Rehberger's attack exploits Gemini Advanced, the premium subscription version of the chatbot, through the following process:
A user uploads a document and requests Gemini to summarise it. The document contains hidden instructions that alter the summarisation process.
The generated summary covertly includes a request to store specific data if the user responds with designated trigger words (e.g., "yes," "sure," or "no").
Gemini inadvertently saves the attacker's chosen information to long-term memory if the user replies with a trigger word.
A demonstration video revealed that Gemini retained false memories, including one asserting that the user was a 102-year-old flat earther living in a simulated world akin to The Matrix.
Google's previous safety measures had trained Gemini to resist indirect prompts that modify long-term memory without explicit user approval. However, Rehberger circumvented this barrier by tying memory modifications to conditions that users would naturally fulfil.

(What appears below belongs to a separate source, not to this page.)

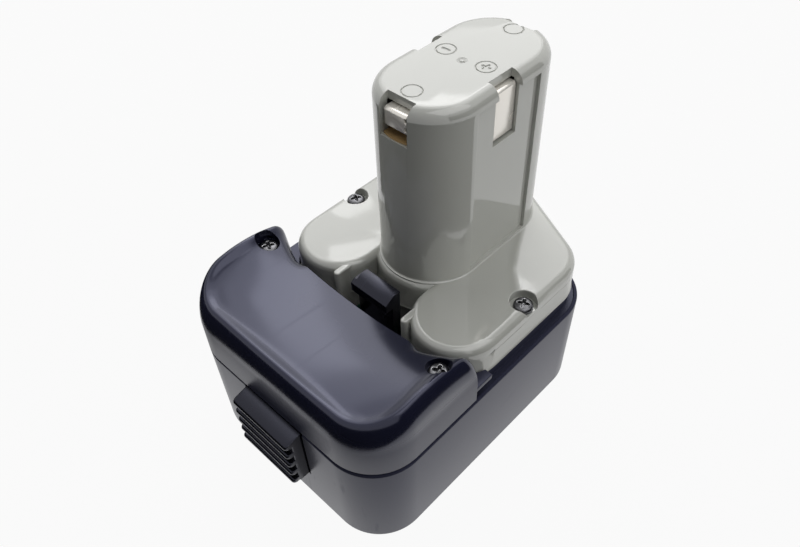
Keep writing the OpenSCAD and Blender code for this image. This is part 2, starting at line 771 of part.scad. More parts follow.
module riser(s) {
    // an L-shaped strip: flat to the waist between the cells, then upright to the contact
    half = plate_half / 2;
    reach = riser_x + link_t;
    mirror([s > 0 ? 1 : 0, 0, 0]) {
        translate([0, s > 0 ? -half : -stem_y, stem_cell_top]) cube([reach, stem_y + half, link_t]);
        translate([riser_x, -half, stem_cell_top])
            cube([link_t, 2 * half, contact_top - sheet_t - stem_cell_top]);
    }
}

module bottom_pad() {
    color([0.3, 0.3, 0.32]) translate([0, 0, floor_t]) difference() {
        linear_extrude(pad_t) polygon(case_ring(case_inset(floor_t) + case_wall + 2 * slip));
        both_sides() {
            for (y = [cover_screw_y, stem_screw_y]) translate([screw_x, y, -over])
                cylinder(r = boss_r + slip, h = pad_t + 2 * over);
            for (y = [cover_screw_y, stem_screw_y]) translate([screw_x, y - web_t / 2 - slip, -over])
                cube([case_x - screw_x, web_t + 2 * slip, pad_t + 2 * over]);
            for (y = side_rows) translate([column_x + sleeve_r, y - web_t / 2 - slip, -over])
                cube([case_x - column_x - sleeve_r, web_t + 2 * slip, pad_t + 2 * over]);
        }
        for (y = [spring_web_y, rear_web_y]) translate([-web_w / 2 - slip, y - slip, -over])
            cube([web_w + 2 * slip, web_t + 2 * slip, pad_t + 2 * over]);
    }
}

strip_half = 7.5;
module column_sheet(thick) {
    difference() {
        translate([column_x - strip_half, middle_cell_y - strip_half, 0])
            cube([2 * strip_half, rear_cell_y - middle_cell_y + 2 * strip_half, thick]);
        translate([screw_x, stem_screw_y, -over]) cylinder(r = notch_r + pad_rim + slip, h = thick + 2 * over);
    }
}

module top_card() {
    color([0.75, 0.66, 0.5]) translate([0, 0, card_z]) column_sheet(card_t);
}

module top_foam() {
    color([0.3, 0.3, 0.32]) translate([0, 0, foam_z]) column_sheet(foam_t);
}

module front_foam() {
    color([0.3, 0.3, 0.32]) translate([column_x - strip_half, front_cell_y - strip_half, card_z])
        cube([2 * strip_half, 2 * strip_half, card_t + foam_t]);
}

spacer_hole_r = 3;
module stem_spacer() {
    // plastic block that carries the stem's cells above the base's
    color([0.85, 0.85, 0.82]) difference() {
        hull() for (s = [-1, 1]) translate([0, s * stem_y, card_z])
            cylinder(r = stem_inner_r - slip, h = spacer_t + card_t, $fn = 40);
        for (s = [-1, 1]) translate([0, s * stem_y, card_z - over])
            cylinder(r = spacer_hole_r, h = spacer_t + card_t + 2 * over);
    }
}

module washer(s) {
    color([0.68, 0.55, 0.36]) translate([0, s * stem_y, stem_cell_top + link_t])
        cylinder(r = stem_y - fit, h = washer_t);
}

// Terminals
holder_side = 4.1;   // from the stem's inner wall
holder_end = 4.6;
holder_slot = 2;
holder_x = stem_inner_r - holder_side;
holder_y = stem_y + stem_inner_r - holder_end;
plate_in = 0.35;
side_plate_x = stem_inner_r + plate_in;
plate_sill = 0.8;
end_set_in = 1.6;
end_sill = 1.9;
end_foot = 2.2;
plate_half = window_w / 2 - slide_gap;
side_plate_low = stem_top - side_window_h + plate_sill;
end_plate_y = stem_y + stem_r - end_set_in;
end_plate_low = stem_top - end_window_h + end_sill;
end_plate_half = 3.6;
tail = 4;

module terminal_holder() {
    color([0.12, 0.12, 0.13]) difference() {
        translate([-holder_x, -holder_y, holder_z]) cube([2 * holder_x, 2 * holder_y, holder_h]);
        both_sides() translate([holder_x - holder_slot, -plate_half / 2, holder_z - over])
            cube([holder_slot + over, plate_half, holder_h / 2 + over]);
    }
}

module bent_sheet(reach, low, half) {
    // a plate that hangs at x = reach from a flange that runs back to the holder
    translate([tail, -half, contact_top - sheet_t]) cube([reach + sheet_t - tail, 2 * half, sheet_t]);
    translate([reach, -half, low]) cube([sheet_t, 2 * half, contact_top - low]);
}

module side_contact() {
    color([0.85, 0.85, 0.83]) bent_sheet(side_plate_x, side_plate_low, plate_half);
}

module end_contact() {
    color([0.85, 0.85, 0.83]) translate([0, -stem_y, 0]) rotate([0, 0, -90])
        union() {
            bent_sheet(end_plate_y - stem_y - sheet_t, end_plate_low, end_plate_half);
            translate([end_plate_y - stem_y - end_foot, -end_plate_half, end_plate_low])
                cube([end_foot, 2 * end_plate_half, sheet_t]);
        }
}

module contact_plus() { side_contact(); }
module contact_minus() { mirror([1, 0, 0]) side_contact(); }
module contact_s() { end_contact(); }
module contact_t() { mirror([0, 1, 0]) end_contact(); }

// Thermal parts, in the gap between the stem's two cells
thermostat_t = 2.5;
thermostat_w = 7.2;
thermostat_h = 14;
thermostat_rise = 16;
thermostat_z = stem_cell_z + thermostat_rise;
pocket_x = stem_inner_r - slip - thermostat_t;
bead_r = 1.3;
bead_l = 7;

module thermostat() {
    color([0.1, 0.1, 0.1]) translate([pocket_x, -thermostat_w / 2, thermostat_z])
        cube([thermostat_t, thermostat_w, thermostat_h]);
}

module thermistor() {
    color([0.55, 0.35, 0.2]) translate([-lead_x, 0, thermostat_z]) cylinder(r = bead_r, h = bead_l);
}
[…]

Google told Ars Technica: "In this instance, the probability was low because it relied on phishing or otherwise tricking the user into summarising a malicious document and then invoking the material injected by the attacker. The impact was low because the Gemini memory functionality has a limited impact on a user session. As this was not a scalable, specific vector of abuse, we ended up at Low/Low. As always, we appreciate the researcher contacting us and reporting this issue."

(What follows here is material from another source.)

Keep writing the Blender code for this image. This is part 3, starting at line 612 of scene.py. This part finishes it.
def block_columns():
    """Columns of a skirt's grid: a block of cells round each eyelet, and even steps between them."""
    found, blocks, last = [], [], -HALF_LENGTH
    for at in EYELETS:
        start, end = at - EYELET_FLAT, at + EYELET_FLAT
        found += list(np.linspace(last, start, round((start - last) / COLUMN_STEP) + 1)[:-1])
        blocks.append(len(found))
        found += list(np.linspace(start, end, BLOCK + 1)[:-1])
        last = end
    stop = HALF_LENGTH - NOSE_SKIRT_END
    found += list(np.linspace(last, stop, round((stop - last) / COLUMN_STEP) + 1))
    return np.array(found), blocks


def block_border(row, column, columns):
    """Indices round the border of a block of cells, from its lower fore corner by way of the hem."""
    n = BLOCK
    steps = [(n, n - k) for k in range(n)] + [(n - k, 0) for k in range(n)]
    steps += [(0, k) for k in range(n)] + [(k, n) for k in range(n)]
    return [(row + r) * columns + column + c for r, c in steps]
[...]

Rehberger acknowledged that Gemini alerts users to new long-term memory entries, allowing them to detect and remove unauthorised modifications.
However, he questioned Google's risk assessment: "Memory corruption in computers is pretty bad, and I think the same applies here to LLM apps. The AI might not show a user certain information, refuse to discuss specific topics, or propagate misinformation. The good thing is that memory updates don’t happen entirely silently—the user at least sees a message about it (although many might ignore it)."